Docs build	`ubuntu-latest`	Generates Python/JS API docs and builds the Starlight site.
Fuzz	`ubuntu-latest`	10 s per fuzz target on every push for cheap regression coverage.
License check	`ubuntu-latest`	`cargo deny check licenses`.
Cross-compile	`ubuntu-latest`	`cargo check -p xa11y-core` for x86_64 and aarch64 across Linux/macOS.

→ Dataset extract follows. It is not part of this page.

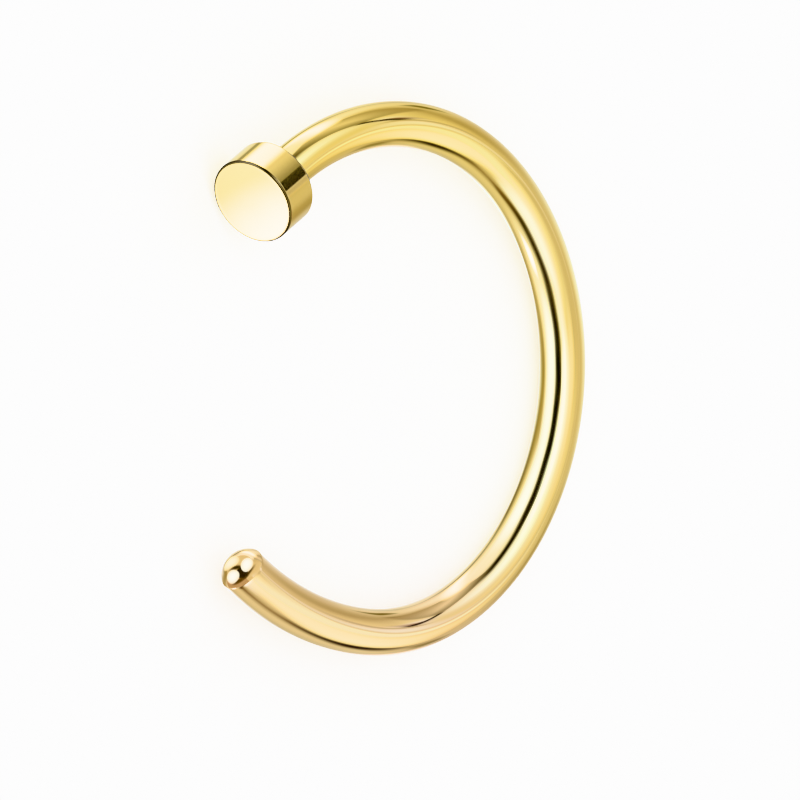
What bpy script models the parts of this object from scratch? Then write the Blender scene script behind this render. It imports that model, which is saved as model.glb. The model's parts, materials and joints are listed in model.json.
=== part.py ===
"""Clip-on lip ring: an open hoop of round gold-coloured wire.

One end of the wire carries a flat disc, the other ends in a low dome. The disc is
soldered on, so the whole ring is one solid. It lies on its side, as it would come to
rest on a table: on the disc's rim and on the far side of the hoop. The mouth between
the disc and the tip faces -Y, the disc is at -X, and the origin is on the table, under
the middle of the ring's box.
"""

from math import asin, cos, pi, radians, sin

import bmesh
import bpy
from mathutils import Matrix, Vector
from mathutils.geometry import intersect_ray_tri

MM = 0.001

# Wire and hoop, in millimetres and degrees
WIRE_DIAMETER = 0.8
HOOP_INNER_DIAMETER = 8.0
ARC_TO_DISC_END = 83.5      # turn of the round middle, from the back of the hoop to the disc's stretch
ARC_TO_TIP_END = 91.0       # the same towards the tip's stretch
DISC_END_LENGTH = 4.1       # the gentler stretch of wire up to the disc's back
DISC_END_BEND_RADIUS = 4.9
TIP_END_LENGTH = 3.4        # the gentler stretch of wire up to the dome's edge
TIP_END_BEND_RADIUS = 6.5
BEND_CHANGE_LENGTH = 1.1    # length over which the bend eases from one radius to the next

# Tip
TIP_DOME_HEIGHT = 0.32      # lower than a half ball, so the dome meets the wire at an edge

# Disc
DISC_DIAMETER = 1.6
DISC_THICKNESS = 0.7
DISC_EDGE_BEVEL = 0.04
DISC_TURN_OUT = 9.7         # turn of the disc's face away from the hoop's middle
DISC_LEAN_UP = 6.5          # lean of the disc's face out of the hoop's plane
SOLDER_FILLET = 0.08

# How finely the round forms are cut into flats
WIRE_SIDES = 36
WIRE_SECTION_SPACING = 0.24
DOME_STEPS = 5
FILLET_STEPS = 3

GOLD_COLOUR = (0.90, 0.66, 0.28, 1.0)
GOLD_ROUGHNESS = 0.12

wire_radius = WIRE_DIAMETER / 2
hoop_radius = HOOP_INNER_DIAMETER / 2 + wire_radius
disc_radius = DISC_DIAMETER / 2
up = Vector((0, 0, 1))


def clear_scene():
    """Remove every object, so that the ring stands alone."""
    for old in list(bpy.data.objects):
        bpy.data.objects.remove(old, do_unlink=True)


def eased(share):
    """Rise smoothly from 0 to 1 while share goes from 0 to 1."""
    share = min(max(share, 0.0), 1.0)
    return share * share * (3 - 2 * share)


def bend(distance, arc_length, end_radius):
    """Curvature of the wire at a distance from the back of the hoop."""
    past_arc = (distance - arc_length) / BEND_CHANGE_LENGTH + 0.5
    return 1 / hoop_radius + (1 / end_radius - 1 / hoop_radius) * eased(past_arc)


def half_centreline(side, arc_degrees, end_length, end_radius):
    """Points and headings from the back of the hoop to one end; side is -1 towards the disc."""
    arc_length = hoop_radius * radians(arc_degrees)
    length = arc_length + end_length
    count = max(8, round(length / WIRE_SECTION_SPACING))
    substeps = 8
    step = length / count / substeps
    point = Vector((0, hoop_radius, 0))
    angle = 0.0
    stations = [(point.copy(), Vector((side, 0, 0)))]
    for index in range(count * substeps):
        middle = (index + 0.5) * step
        turn = bend(middle, arc_length, end_radius) * step
        angle += turn / 2
        point += step * Vector((side * cos(angle), -sin(angle), 0))
        angle += turn / 2
        if (index + 1) % substeps == 0:
            stations.append((point.copy(), Vector((side * cos(angle), -sin(angle), 0))))
    return stations


def turned_axis(heading):
    """The disc's axis: the wire's heading, turned out in the hoop's plane and leant up."""
    outward = Matrix.Rotation(-radians(DISC_TURN_OUT), 3, up) @ heading
    return outward * cos(radians(DISC_LEAN_UP)) + up * sin(radians(DISC_LEAN_UP))


def ring(bm, centre, axis, radius):
    """A circle of vertices about an axis, started at the top so that rings line up."""
    across = up.cross(axis).normalized()
    top = axis.cross(across)
    turns = [2 * pi * side / WIRE_SIDES for side in range(WIRE_SIDES)]
    return [bm.verts.new((centre + radius * (cos(a) * top + sin(a) * across)) * MM) for a in turns]


def skin(bm, rings):
    """Faces between each ring and the next."""
    for near, far in zip(rings, rings[1:]):
        for i in range(WIRE_SIDES):
            j = (i + 1) % WIRE_SIDES
            bm.faces.new((near[i], near[j], far[j], far[i]))


def dome_rings(bm, edge_centre, outward):
    """The tip's dome, from beside its pole down to just above its edge."""
    dome_radius = (wire_radius ** 2 + TIP_DOME_HEIGHT ** 2) / (2 * TIP_DOME_HEIGHT)
    ball_centre = edge_centre + (TIP_DOME_HEIGHT - dome_radius) * outward
    edge_angle = asin(wire_radius / dome_radius)
    if TIP_DOME_HEIGHT > wire_radius:
        edge_angle = pi - edge_angle
    rings = []
    for step in range(1, DOME_STEPS):
        angle = edge_angle * step / DOME_STEPS
        centre = ball_centre + dome_radius * cos(angle) * outward
        rings.append(ring(bm, centre, -outward, dome_radius * sin(angle)))
    pole = bm.verts.new((ball_centre + dome_radius * outward) * MM)
    for i in range(WIRE_SIDES):
        bm.faces.new((pole, rings[0][(i + 1) % WIRE_SIDES], rings[0][i]))
    return rings


def disc_rings(bm, wire_end, axis):
    """The solder fillet, the disc's back, its rim and its front face."""
    rings = []
    for step in range(FILLET_STEPS + 1):
        angle = pi / 2 * step / FILLET_STEPS
        radius = wire_radius + SOLDER_FILLET * (1 - cos(angle))
        rings.append(ring(bm, wire_end - SOLDER_FILLET * (1 - sin(angle)) * axis, axis, radius))
    profile = (
        (0, disc_radius - DISC_EDGE_BEVEL),
        (DISC_EDGE_BEVEL, disc_radius),
        (DISC_THICKNESS - DISC_EDGE_BEVEL, disc_radius),
        (DISC_THICKNESS, disc_radius - DISC_EDGE_BEVEL),
    )
    for along, radius in profile:
        rings.append(ring(bm, wire_end + along * axis, axis, radius))
    bm.faces.new(rings[-1])
    return rings


def build_ring_mesh():
    """The whole ring as one skin: dome, wire, fillet and disc, in the hoop's own plane."""
    bm = bmesh.new()
    to_tip = half_centreline(1, ARC_TO_TIP_END, TIP_END_LENGTH, TIP_END_BEND_RADIUS)
    to_disc = half_centreline(-1, ARC_TO_DISC_END, DISC_END_LENGTH, DISC_END_BEND_RADIUS)
    stations = [(point, -heading) for point, heading in reversed(to_tip)] + to_disc[1:]

    tip_edge, inward = stations[0]
    disc_back, heading = stations.pop()
    disc_axis = turned_axis(heading)
    clear_of_fillet = 2 * SOLDER_FILLET + wire_radius * sin(radians(DISC_TURN_OUT + DISC_LEAN_UP))
    stations = [s for s in stations if (disc_back - s[0]).length > clear_of_fillet]

    rings = dome_rings(bm, tip_edge, -inward)
    rings += [ring(bm, point, heading, wire_radius) for point, heading in stations]
    rings += disc_rings(bm, disc_back, disc_axis)
    skin(bm, rings)
    bmesh.ops.recalc_face_normals(bm, faces=bm.faces)
    return bm


def centre_of_volume(bm):
    """The centre of the solid, from the volumes between its triangles and the origin."""
    total = 0.0
    weighted = Vector((0, 0, 0))
    for loops in bm.calc_loop_triangles():
        a, b, c = (loop.vert.co for loop in loops)
        volume = a.dot(b.cross(c))
        total += volume
        weighted += volume * (a + b + c) / 4
    return weighted / total


def resting_turn(bm):
    """The turn that lays the ring on the flat it rests on by itself.

    That flat is the facet of the ring's convex hull which lies straight under the centre
    of volume, on the ring's lower side.
    """
    centre = centre_of_volume(bm)
    hull = bmesh.new()
    for vert in bm.verts:
        hull.verts.new(vert.co)
    bmesh.ops.convex_hull(hull, input=hull.verts)
    lowest = None
    for face in hull.faces:
        a, b, c = (vert.co for vert in face.verts)
        normal = (b - a).cross(c - a).normalized()
        if normal.dot(a - centre) < 0:
            normal.negate()
        under = intersect_ray_tri(a, b, c, normal, centre, True)
        if under is not None and (lowest is None or normal.z < lowest.z):
            lowest = normal.copy()
    hull.free()
    return lowest.rotation_difference(-up).to_matrix().to_4x4()


def rest_on_table(bm):
    """Lay the ring down and put the origin under the middle of its box."""
    bmesh.ops.transform(bm, matrix=resting_turn(bm), verts=bm.verts)
    places = [vert.co for vert in bm.verts]
    middle_x = (min(p.x for p in places) + max(p.x for p in places)) / 2
    middle_y = (min(p.y for p in places) + max(p.y for p in places)) / 2
    table = min(p.z for p in places)
    bmesh.ops.translate(bm, vec=Vector((-middle_x, -middle_y, -table)), verts=bm.verts)


def gold_material():
    """Polished gold-coloured metal."""
    material = bpy.data.materials.new("polished_gold")
    material.use_nodes = True
    shader = material.node_tree.nodes["Principled BSDF"]
    shader.inputs["Base Color"].default_value = GOLD_COLOUR
    shader.inputs["Metallic"].default_value = 1.0
    shader.inputs["Roughness"].default_value = GOLD_ROUGHNESS
    material.diffuse_color = GOLD_COLOUR
    return material


def lip_ring():
    """The finished ring as one object."""
    bm = build_ring_mesh()
    rest_on_table(bm)
    mesh = bpy.data.meshes.new("lip_ring")
    bm.to_mesh(mesh)
    bm.free()
    mesh.shade_smooth()
    mesh.set_sharp_from_angle(angle=radians(30))
    mesh.materials.append(gold_material())
    piece = bpy.data.objects.new("lip_ring", mesh)
    bpy.context.scene.collection.objects.link(piece)
    return piece


clear_scene()
lip_ring()
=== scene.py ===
"""Looks of the clip-on lip ring: a finely modelled gold hoop with its disc, in a light tent."""

import json
from collections import namedtuple
from math import cos, pi, radians, sin

import bpy
from bpy.props import FloatProperty, FloatVectorProperty, IntProperty, PointerProperty
from mathutils import Matrix, Vector
from mathutils.kdtree import KDTree


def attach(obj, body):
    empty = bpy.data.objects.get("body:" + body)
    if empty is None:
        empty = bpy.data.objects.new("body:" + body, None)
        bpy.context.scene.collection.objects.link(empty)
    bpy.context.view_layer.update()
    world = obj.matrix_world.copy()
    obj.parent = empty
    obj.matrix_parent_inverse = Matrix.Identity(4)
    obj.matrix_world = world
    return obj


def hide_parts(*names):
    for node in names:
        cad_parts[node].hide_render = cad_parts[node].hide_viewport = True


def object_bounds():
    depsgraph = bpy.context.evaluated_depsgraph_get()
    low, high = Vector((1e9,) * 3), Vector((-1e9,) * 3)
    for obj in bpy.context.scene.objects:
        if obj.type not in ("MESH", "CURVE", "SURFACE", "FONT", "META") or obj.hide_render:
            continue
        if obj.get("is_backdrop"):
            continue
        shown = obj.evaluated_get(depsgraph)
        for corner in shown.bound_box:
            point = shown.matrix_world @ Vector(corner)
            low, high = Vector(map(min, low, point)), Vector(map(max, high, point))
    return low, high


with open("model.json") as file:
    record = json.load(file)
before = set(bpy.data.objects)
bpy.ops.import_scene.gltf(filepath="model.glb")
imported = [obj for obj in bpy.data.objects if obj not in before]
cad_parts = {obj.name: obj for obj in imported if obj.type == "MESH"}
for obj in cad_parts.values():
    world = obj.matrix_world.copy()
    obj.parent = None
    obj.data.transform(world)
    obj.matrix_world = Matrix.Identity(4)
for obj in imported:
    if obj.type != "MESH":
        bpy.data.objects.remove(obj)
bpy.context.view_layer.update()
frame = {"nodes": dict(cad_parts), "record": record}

CAD_NODE = "lip_ring"
MM = 0.001
UP = Vector((0, 0, 1))

bl_info = {
    "name": "Clip-on Lip Ring",
    "version": (1, 0, 0),
    "blender": (4, 5, 0),
    "location": "3D View > Sidebar > Lip Ring",
    "description": "Models a polished open lip ring with a soldered disc, and sets it in a light tent",
    "category": "Add Mesh",
}


# Sizes and colours that a user would change

def length(name, description, millimetres):
    """A length property, given in millimetres and kept in metres."""
    return FloatProperty(
        name=name, description=description, default=millimetres * MM, min=0.001 * MM,
        unit="LENGTH", precision=5)


def turn(name, description, value):
    """An angle property, given in degrees and kept in radians."""
    return FloatProperty(name=name, description=description, default=radians(value), unit="ROTATION")


def number(name, description, value):
    """A plain number from 0 to 1."""
    return FloatProperty(name=name, description=description, default=value, min=0.0, max=1.0)


def colour(name, description, value):
    """A colour property."""
    return FloatVectorProperty(
        name=name, description=description, default=value, size=3, subtype="COLOR", min=0.0, max=1.0)


class RingSizes(bpy.types.PropertyGroup):
    """Sizes of the hoop, its tip and its disc."""

    wire_diameter: length("Wire", "Thickness of the round wire", 0.806)
    hoop_inner_diameter: length("Hoop inside", "Inner diameter of the round middle", 8.0)
    arc_to_disc_end: turn("Arc to disc", "Turn of the round middle towards the disc", 83.5)
    arc_to_tip_end: turn("Arc to tip", "Turn of the round middle towards the tip", 91.0)
    disc_end_length: length("Disc end", "Gentler stretch of wire up to the disc", 4.07)
    disc_end_bend_radius: length("Disc end bend", "Bend radius of that stretch", 4.9)
    tip_end_length: length("Tip end", "Gentler stretch of wire up to the dome", 3.445)
    tip_end_bend_radius: length("Tip end bend", "Bend radius of that stretch", 6.5)
    bend_change_length: length("Bend change", "Length over which the bend eases", 1.1)
    tip_growth: number("Tip growth", "Share by which the wire is thicker at its tip", 0.045)
    tip_growth_length: length("Growth length", "Length over which the wire thickens to its tip", 6.0)
    disc_end_taper: number("Disc taper", "Share by which the wire is thinner at its disc", 0.035)
    disc_end_taper_length: length("Taper length", "Length over which the wire thins to its disc", 4.0)
    tip_dome_height: length("Dome height", "Height of the tip's dome", 0.25)
    tip_edge_round: length("Dome edge", "Width of the rounding where the dome meets the wire", 0.004)
    disc_diameter: length("Disc", "Diameter of the disc", 1.577)
    disc_thickness: length("Disc thickness", "Thickness of the disc", 0.73)
    disc_edge_bevel: length("Disc edge", "Width of the disc's broken edges", 0.036)
    disc_turn_out: turn("Disc turn", "Turn of the disc's face out of the hoop's round", 9.7)
    disc_lean_up: turn("Disc lean", "Lean of the disc's face out of the hoop's plane", 6.5)
    disc_crown: length("Disc crown", "Height of the disc face's middle over its edge", 0.02)
    turn_to_disc_length: length("Turn to disc", "Last of the wire, turned towards the disc", 0.27)
    solder_fillet: length("Solder", "Width of the solder fillet behind the disc", 0.06)
    sides: IntProperty(name="Sides", description="Faces round the wire", default=96, min=12, max=256)
    section_spacing: length("Sections", "Spacing of the sections along the wire", 0.055)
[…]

macOS Rust integ tests for the AccessKit app are not wired into CI: they require kTCCServiceAccessibility to be granted to a binary whose path is cargo-hashed, which has proven fragile on hosted runners. They run locally through ./scripts/run_integ_tests_macos.sh and are #[ignore]d so cargo test --workspace skips them.

Pre-PR checklist

Before opening a PR, run cargo xtask check. It chains formatting (fmt --check), lint (clippy + ruff + Python Rust check), unit tests, and Python bindings. For provider or test-app changes, also run cargo xtask test-integ. The same checks run in CI; fixing them locally first keeps review tight.

Platform notes

macOS: ObjC exception safety

All raw CoreFoundation / AX FFI calls in xa11y-macos/src/ax.rs go through wrappers in exception_safe.m. A misbehaving AX value’s -release or -getTypeID can throw an NSException that unwinds through extern "C" and aborts the process; the wrappers contain those throws inside @try / @catch. New CF/AX calls add a safe_* wrapper if one doesn’t exist. The rule is enforced by cargo xtask check-macos-ffi, which fails the build if a raw CF/AX symbol is referenced outside a comment in ax.rs.

Linux: input subsystem

Wayland input simulation goes through uinput. The Wayland uinput e2e tests run directly on the runner rather than in a container — Docker’s /dev tmpfs isolation hides the udev-minted /dev/input/eventN node for the virtual device, even with --device /dev/uinput and a bind mount. The container path is still useful for non-Linux developer hosts.

Windows: UI Automation

Hosted windows-latest runners do have an interactive desktop session, so UIA event subscriptions work in CI. The Rust integ harness launches the AccessKit test app, waits for it to register with UIA, runs the #[ignore]d tests with --test-threads=1, and tears the app down.